The system is fully featured, providing vocal and visual directions, and allowing you to choose destinations by address, name, or telephone number. It also lets you look at other parts of the map, then press the cancel button to resume the "dynamic" map that follows your travels. It can zoom close up, or provide a good overview. Our main complaint is not unique, that it requires the driver to press "OK" to a safety warning and every time the car is started. (We could also quibble about the small Enter and Cancel buttons, or the fact that you have to press Cancel to get to the map - when pressing Nav, you get a destination/setup/option/route menu, and can either scroll down to Map, or press Cancel, which is far easier.)
In short, though the screen is relatively small, the system itself has all the capabilities of just about any other navigation system. If you travel to a lot of unfamiliar places, it could well be worth the $1,200.
One downside to the V8 Grand Cherokee is maintenance - the underhood area is very crowded, and changing the rear spark plugs can be difficult.
The gas mileage of the Grand Cherokees and, for that matter, any of its competitors, is excessive by car and minivan standards, and their interior space is smaller than minivans. At the same time, their price can be quite high - our Grand Cherokee Overland, admittedly with lots of options and a V8, listed for $41,000. For that price, you can buy a minivan and a normal car, or, even better, a minivan and a Jeep Wrangler for off-roading. Or you can hold off on the extras and get basically the same vehicle for $10,000 less.

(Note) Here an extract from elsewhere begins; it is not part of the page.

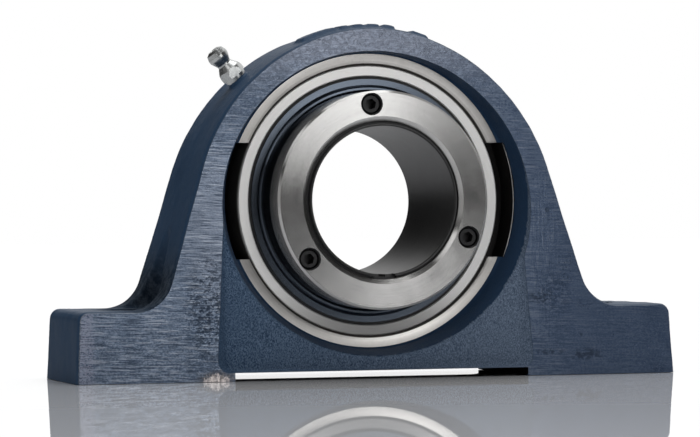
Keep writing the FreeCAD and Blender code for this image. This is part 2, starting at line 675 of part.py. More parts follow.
# --------------------------------------------------------------- inner ring
inner = new_body("inner_ring")
sk = new_sketch(inner, "profile", "YZ_Plane")
il = D["inner_land"]
gi = D["pitch_circle"] - D["ball_radius"] - D["ball_play"] + D["race_radius"]
yi = sqrt(gr_ * gr_ - (gi - il) * (gi - il))
yf, yr = D["inner_front"], D["inner_rear"]
base_r = D["sleeve_base"] + D["step_gap"]
peak_r = base_r + D["step_rise"]
steps = []
for n in range(4):
    y0 = n * D["step_pitch"] - D["step_first"]
    steps += [(y0, base_r), (y0 + D["step_run"], peak_r), (y0 + D["step_pitch"], peak_r)]
pts = [(-yf, il - 0.4), (-(yf - 0.4), il), (-yi, il), (yi, il, gr_, 0, gi.v, True),
       (yr - 0.4, il), (yr, il - 0.4), (yr, base_r + 0.4), (yr - 0.4, base_r)]
last = steps[-1]
pts += [(last[0], base_r)]
for y, r in reversed(steps):
    pts.append((y, r))
    if r is base_r and y.v > -D["step_first"].v + 0.01:
        # step face back to the previous ramp's flat: same y, at the peak radius
        pass
pts += [(-(yf - 0.4), base_r), (-yf, base_r + 0.4)]
# drop duplicate neighbours
clean = []
for p in pts:
    if clean and abs(num(clean[-1][0]) - num(p[0])) < 1e-9 and abs(num(clean[-1][1]) - num(p[1])) < 1e-9:
        continue
    clean.append(p)
outline(sk, clean)
revolve(inner, "turned", sk)

# ----------------------------------------------------------------- flingers
for s, label in ((-1, "front_flinger"), (1, "rear_flinger")):
    b = new_body(label)
    sk = new_sketch(b, "profile", "YZ_Plane")
    k = (lambda q: -dim(q)) if s < 0 else (lambda q: dim(q))
    hub = il
    outline(sk, [(k(9.25), hub), (k(9.25), 33.3), (k(9.95), 33.8), (k(9.95), 34.7), (k(9.05), 35.2),
                 (k(9.05), 37.3), (k(9.7), 37.3), (k(9.7), 35.5), (k(10.75), 35.0), (k(11.05), 34.6),
                 (k(11.05), 34.0), (k(10.75), 33.6), (k(10.0), 33.2), (k(10.0), 30.5), (k(12.2), 30.3), (k(12.2), hub)])
    revolve(b, "pressed", sk)

# --------------------------------------------------------------------- cage
cage = new_body("cage")
sk = new_sketch(cage, "profile", "YZ_Plane")
outline(sk, [(-7.4, 30.9), (-7.4, 34.2), (3.2, 34.2), (3.2, 30.9)])
revolve(cage, "ring", sk)
DOC.recompute()
v0 = cage.Shape.Volume
# radial pockets, open at the rear, one for each ball
sk = new_sketch(cage, "pocket_profile", "YZ_Plane", lift=D["pitch_circle"] + 7.5)
circle(sk, 0, 0, D["ball_radius"] + 0.12)
pk = extrude(cage, "ball_pocket", sk, 15.0, cut=True)
cage.Tip = pk
v1 = volume_drop(cage, pk, v0)
pol = cage.newObject("PartDesign::PolarPattern", "ball_pockets")
pol.Originals = [pk]
pol.Axis = (plane(cage, "Y_Axis"), [""])
pol.Angle = 360.0
pol.Occurrences = 10
cage.Tip = pol
volume_drop(cage, pol, v1)

# -------------------------------------------------------------------- balls
for n in range(10):
    b = DOC.addObject("Part::Sphere", "ball_%02d" % (n + 1))
    b.Label = "ball_%02d" % (n + 1)
    b.setExpression("Radius", D["ball_radius"].t)
    a = math.radians(36.0 * n)
    b.Placement = FreeCAD.Placement(V(D["pitch_circle"].v * math.cos(a), 0,
                                      D["pitch_circle"].v * math.sin(a)), FreeCAD.Rotation())
    PARTS.append(b)

# ------------------------------------------------------------------- sleeve
sleeve = new_body("stepped_sleeve")
sk = new_sketch(sleeve, "profile", "YZ_Plane")
sb, bo = D["sleeve_base"], D["bore_radius"]
sp = sb + D["step_rise"]
F, Rr = D["sleeve_front"], D["sleeve_rear"]
pts = [(-F, bo + 0.3), (-F, 23.0), (-F + 0.2, 23.15), (-24.1, 23.15), (-24.1, 22.95), (-22.75, 22.95), (-22.75, sb)]
for n in range(4):
    y0 = n * D["step_pitch"] - D["step_first"]
    pts += [(y0, sb), (y0 + D["step_run"], sp), (y0 + D["step_run"] + 0.05, sb)]
pts += [(Rr - 0.3, sb), (Rr, sb - 0.3), (Rr, bo + 0.3), (Rr - 0.3, bo), (-F + 0.5, bo)]
outline(sk, pts)
revolve(sleeve, "turned", sk)
DOC.recompute()
v0 = sleeve.Shape.Volume
sk = new_sketch(sleeve, "slit_profile", "XY_Plane", lift=-15.0)
sw = D["slit"] / 2
outline(sk, [(-sw, -40.0), (sw, -40.0), (sw, 40.0), (-sw, 40.0)])
sc = extrude(sleeve, "slit_cut", sk, 20.0, cut=True, reverse=False)
sleeve.Tip = sc
v1 = volume_drop(sleeve, sc, v0)
sk = new_sketch(sleeve, "notch_profile", "XY_Plane", lift=-15.0)
nw = D["notch"] / 2
outline(sk, [(-nw, -40.0), (nw, -40.0), (nw, -22.6), (-nw, -22.6)])
nc = extrude(sleeve, "notch_cut", sk, 20.0, cut=True, reverse=False)
sleeve.Tip = nc
volume_drop(sleeve, nc, v1)

# ------------------------------------------------------------------- collar
collar = new_body("mounting_collar")
sk = new_sketch(collar, "profile", "YZ_Plane")
cf, cr, co = D["collar_front"], D["collar_rear"], D["collar_outer"]
cm, cb = D["collar_mouth"], D["collar_bore"]
outline(sk, [
    (-cf, cm + 1.35), (-cf, co - 0.7), (-(cf - 0.6), co), (-(cr + 0.6), co), (-cr, co - 0.6),
    (-cr, cb + 0.5), (-(cr + 0.5), cb), (-22.75, cb), (-22.75, cm), (-(cf - 0.8), cm)])
revolve(collar, "turned", sk)
DOC.recompute()
v0 = collar.Shape.Volume
sc_, sr, spl = D["screw_circle"], D["screw_radius"], D["screw_play"]
a0 = math.radians(D["screw_first"].v)
hole_r = sr + spl
# one screw hole with its mouth chamfer, then three round the axis
sk = new_sketch(collar, "screw_hole_profile", "XY_Plane",
                lift=0.0, shift=(0.0, 0.0))
x0 = sc_
outline(sk, [(x0, -(cf + 1)), (x0 + hole_r + 0.4, -(cf + 1)), (x0 + hole_r + 0.4, -cf),
             (x0 + hole_r, -(cf - 0.45)), (x0 + hole_r, -(cr - 1)), (x0, -(cr - 1))])
axis_line = sk.addGeometry(Part.LineSegment(V(x0.v, -40, 0), V(x0.v, 0, 0)), True)
sk.addConstraint(C("Vertical", axis_line))
hold(sk, axis_line, 1, x0, -40.0)
hole = revolve(collar, "screw_hole", sk, axis="Axis0", cut=True)
collar.Tip = hole
v1 = volume_drop(collar, hole, v0)
pol = collar.newObject("PartDesign::PolarPattern", "screw_holes")
pol.Originals = [hole]
pol.Axis = (plane(collar, "Y_Axis"), [""])
pol.Angle = 360.0
pol.Occurrences = 3
collar.Tip = pol
v2 = volume_drop(collar, pol, v1)
# locating tab in the sleeve's notch; the collar's own frame is turned so that
# the first hole stands at its angle, so the tab is drawn at the angle that
# ends up at the bottom
sk = new_sketch(collar, "tab_profile", "XZ_Plane", lift=22.75,
                turn=-90.0 - D["screw_first"].v)
tw = 3.1
outline(sk, [(23.25, -tw), (24.6, -tw), (24.6, tw), (23.25, tw)])
tab = extrude(collar, "tab", sk, 1.9)
collar.Tip = tab
DOC.recompute()
if not collar.Shape.Volume > v2 + 1:
    raise RuntimeError("tab adds nothing")
collar.Placement = FreeCAD.Placement(V(0, 0, 0), FreeCAD.Rotation(V(0, 1, 0), -D["screw_first"].v))

# ----------------------------------------------------------- retaining ring
rring = new_body("collar_retaining_ring")
sk = new_sketch(rring, "profile", "YZ_Plane")
outline(sk, [(-23.95, 23.0), (-23.95, 23.85), (-23.75, 23.98), (-22.75, 23.98), (-22.75, 23.0)])
revolve(rring, "turned", sk)
DOC.recompute()
v0 = rring.Shape.Volume
sk = new_sketch(rring, "gap_profile", "XY_Plane", lift=-15.0)
outline(sk, [(-4.3, -40.0), (4.3, -40.0), (4.3, 0.5), (-4.3, 0.5)])
gp = extrude(rring, "gap_cut", sk, 20.0, cut=True, reverse=False)
rring.Tip = gp
volume_drop(rring, gp, v0)

# -------------------------------------------------------------- grub screws
for n in range(3):
    b = new_body("grub_screw_%d" % (n + 1))
    sk = new_sketch(b, "profile", "YZ_Plane")
    tip = -14.22
    head = -24.3
    outline(sk, [(head, 0), (head, sr - 0.45), (head + 0.45, sr), (tip - 1.0, sr), (tip, 2.15), (tip, 0)])
    revolve(b, "turned", sk)
    DOC.recompute()
    v0 = b.Shape.Volume
    sk = new_sketch(b, "socket", "XZ_Plane", lift=-head)
    k = 1.5 / math.cos(math.pi / 6)
    outline(sk, [(k * math.cos(math.radians(60 * j + 15)), k * math.sin(math.radians(60 * j + 15))) for j in range(6)])
    so = extrude(b, "socket_cut", sk, 3.6, cut=True, reverse=False)
    b.Tip = so
    volume_drop(b, so, v0)
    a = math.radians(D["screw_first"].v + 120.0 * n)
    b.Placement = FreeCAD.Placement(V(sc_.v * math.cos(a), 0, sc_.v * math.sin(a)), FreeCAD.Rotation())

# -------------------------------------------------------------------- check
DOC.recompute()
for o in DOC.Objects:
    if "Invalid" in o.State or "Error" in o.State:
        raise RuntimeError("%s is %s" % (o.Name, o.State))
os.makedirs("parts", exist_ok=True)
for p in PARTS:
    s = p.Shape
    if s.isNull() or not s.isValid() or s.Volume <= 0 or not s.Solids:
        raise RuntimeError("bad shape: " + p.Label)
for p in PARTS:
    p.Shape.exportStep(os.path.join("parts", p.Label + ".step"))
    bb = p.Shape.BoundBox
    print("%-22s solids %d  volume %9.1f  x %7.2f %7.2f  y %7.2f %7.2f  z %7.2f %7.2f" % (
        p.Label, len(p.Shape.Solids), p.Shape.Volume, bb.XMin, bb.XMax, bb.YMin, bb.YMax, bb.ZMin, bb.ZMax))
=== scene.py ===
import math

import bmesh
import bpy
import numpy as np
from mathutils import Matrix, Vector


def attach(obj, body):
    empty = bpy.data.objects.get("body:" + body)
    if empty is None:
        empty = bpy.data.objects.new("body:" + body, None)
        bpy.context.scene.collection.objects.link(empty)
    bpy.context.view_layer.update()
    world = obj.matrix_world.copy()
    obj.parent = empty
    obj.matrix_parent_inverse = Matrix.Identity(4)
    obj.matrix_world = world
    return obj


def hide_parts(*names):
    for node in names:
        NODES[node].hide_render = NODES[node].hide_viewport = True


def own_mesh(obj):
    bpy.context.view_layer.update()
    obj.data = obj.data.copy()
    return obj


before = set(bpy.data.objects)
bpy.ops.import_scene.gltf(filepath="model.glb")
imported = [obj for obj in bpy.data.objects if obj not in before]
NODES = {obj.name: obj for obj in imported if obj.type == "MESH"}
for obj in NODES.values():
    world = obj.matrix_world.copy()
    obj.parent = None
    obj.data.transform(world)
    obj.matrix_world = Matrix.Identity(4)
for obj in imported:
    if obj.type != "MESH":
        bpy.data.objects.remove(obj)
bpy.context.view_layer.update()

# Pillow block bearing. Row frame: origin at the centre of the spherical seat,
# +Y along the shaft away from the collar, +X along the base, +Z up, metres.

SCENE = bpy.context.scene

# ---------------------------------------------------------------- camera
CAM = dict(at=(-0.30433, -1.01206, -0.00596), yaw=16.55, pitch=0.30, roll=-0.43,
           focal_px=3413.68, px=348.68, py=202.17)


def make_camera():
    yaw, pitch, roll = (math.radians(CAM[k]) for k in ("yaw", "pitch", "roll"))
    fwd = Vector((math.sin(yaw) * math.cos(pitch), math.cos(yaw) * math.cos(pitch), math.sin(pitch)))
    right = Vector((math.cos(yaw), -math.sin(yaw), 0.0))
    up = right.cross(fwd)
    r2 = right * math.cos(roll) + up * math.sin(roll)
    u2 = -right * math.sin(roll) + up * math.cos(roll)
    cam = bpy.data.objects.new("camera", bpy.data.cameras.new("camera"))
    cam.data.sensor_width = 36.0
    cam.data.sensor_fit = "HORIZONTAL"
    cam.data.lens = CAM["focal_px"] * 36.0 / 700.0
    cam.data.shift_x = (350.0 - CAM["px"]) / 700.0
    cam.data.shift_y = (CAM["py"] - 218.5) / 700.0
    cam.data.clip_start = 0.01
    cam.data.clip_end = 50.0
    m = Matrix((r2, u2, -fwd)).transposed().to_4x4()
    m.translation = Vector(CAM["at"])
    cam.matrix_world = m
    SCENE.collection.objects.link(cam)
    SCENE.camera = cam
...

We like the luxury touches of the Overland and Limited; the Overland, for example, has a wood-and-leather steering wheel, just like a Cadillac's, as well as classy leather seats and tasteful wood trim. The impression of luxury is strong and makes the driving experience more enjoyable. You don't need to get a massive Chevy truck with Cadillac logos (and prices) if you want a polished wood steering wheel and classy interior; you can get a nicer, more usable interior in a Jeep. The controls generally have a quality feel, including the convenient wheel-mounted cruise (complete with cancel button).
The Overland also includes side curtain airbags, antilock four-wheel disc brakes (very handy in snow), a rear window defroster and washer-wiper, Quadra-Trac II on-demand four wheel drive, a locking progressive rear axle, skid plates for the fuel tank and major components for off-roading with confidence, rain-sensitive automatic windshield wipers, which work quite well, dual-zone air conditioning, power windows and locks, cruise control, tilt wheel, leather-wrapped wood steering wheel for that luxury look, alarm, information center, Infinity CD stereo with cassette and changer, automatic rearview mirror, Sentry Key, universal garage door opener, heated memory seats, memory radio, driver's seat, and mirrors, power sunroof, fog lights, and heated, foldaway driver's side auto-dimming mirror.
The heated driver's side mirror seems like a luxury item until you get a day with lots of snow. Then, the windshield wiper design suddenly becomes a real advantage, since the wiper bay isn't clogged easily with snow and ice, and the heated mirror preserves visibility - along with the rear wiper/washer. The auto-dimming feature is good on the highway to keep night vision intact.
We also appreciated little usability touches, like the automatic door unlocking (which can be shut off), the ability to set our own preferences, and the fact that the door buttons actually say "LOCK" (or their other functions) at night. Someone actually put some thought into the interior of the Jeep, though they apparently missed out on things like dome lights that go on when the key is removed, and power memory for the stereo.
The cargo area has a cover held in place (rather firmly) with Velcro, underneath which are the spare tire and room for jumper cables and other supplies. You don't have to take out all the cargo to get to the spare tire. The cargo area is quite large, making us wish we could move the rear seats back.
We do miss some features that were cut to save costs, such as the rear headrests that must be removed instead of just folded, front-door courtesy lights, and the hood struts on some models.
At a time when many people are showing their "patriotism" by flying Chinese-made American flags on Japanese SUVs, it is worth noting that the Grand Cherokee is designed in the United States, using primarily American components, and is built in Detroit. All Jeeps are made in the United States, with a strong presence in Toledo, Ohio.
Off the beaten path, the Jeep stands out. It retains the traditional Jeep off-road-readiness, while adding creature comforts. We strongly recommend getting the V8, which comes with a better automatic and greatly adds to the vehicle's fun quotient, at virtually no cost in gas mileage.
Overall, we found that the Grand Cherokee beat the tar out of the Nissan Pathfinder, Ford Explorer, and most other similarly priced SUVs, and was more enjoyable than the large GM SUV family. It's hard to argue with that.